New York and San Francisco are among the cities considering laws that would levy taxes on landlords whose shopfronts remain vacant. Metz said some landlords have begun to lower rents and offer shorter commercial leases.
Other landlords care about the vibrancy of the tenants in their shopfronts. Metz said a desirable retailer can attract upscale tenants to the rest of the building.
The question for those landlords is “How do you curate that space?” he said. “Because that can have an impact on what you are leasing above.”
Metz said these “curated” stores are bringing green shoots to some retail deserts.
Clover Grocery in Manhattan’s West Village is one example. It’s a tiny gourmet/drug store in a space that used to be an eyewear shop.

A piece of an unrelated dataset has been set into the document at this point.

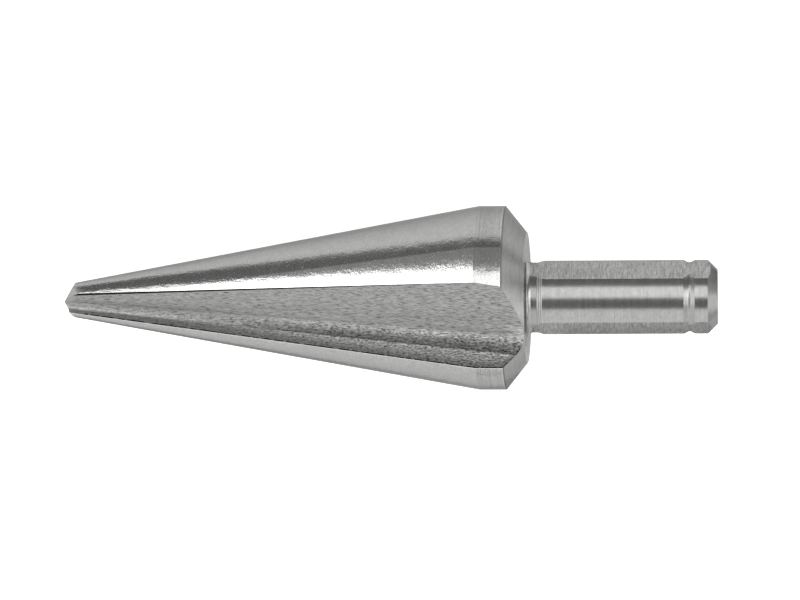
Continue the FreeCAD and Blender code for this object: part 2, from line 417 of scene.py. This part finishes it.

It sells $10 charcoal toothpaste, $30 nontoxic candles and $15 vegan condoms — one of its more popular items, according to co-owner Kyle Hotchkiss Carone.
“I bet when people read that we sell vegan condoms, they Google, like, ‘What’s the matter with regular condoms?'” he said.
When the store first opened, Carone said some neighbors complained that it was too pricey and would force local bodegas out of business.
Carone said he told them, “We’re just, like, entrepreneurs trying to bring some life back to a neighborhood. We’re not, like, the devil. At least it’s not a vacant storefront.”
Carone signed a 10-year lease on Clover Grocery’s space. Meanwhile, the landlord for the building where American Deli used to be said she’s looking for a new tenant that “caters to the neighborhood” — rising rents and all.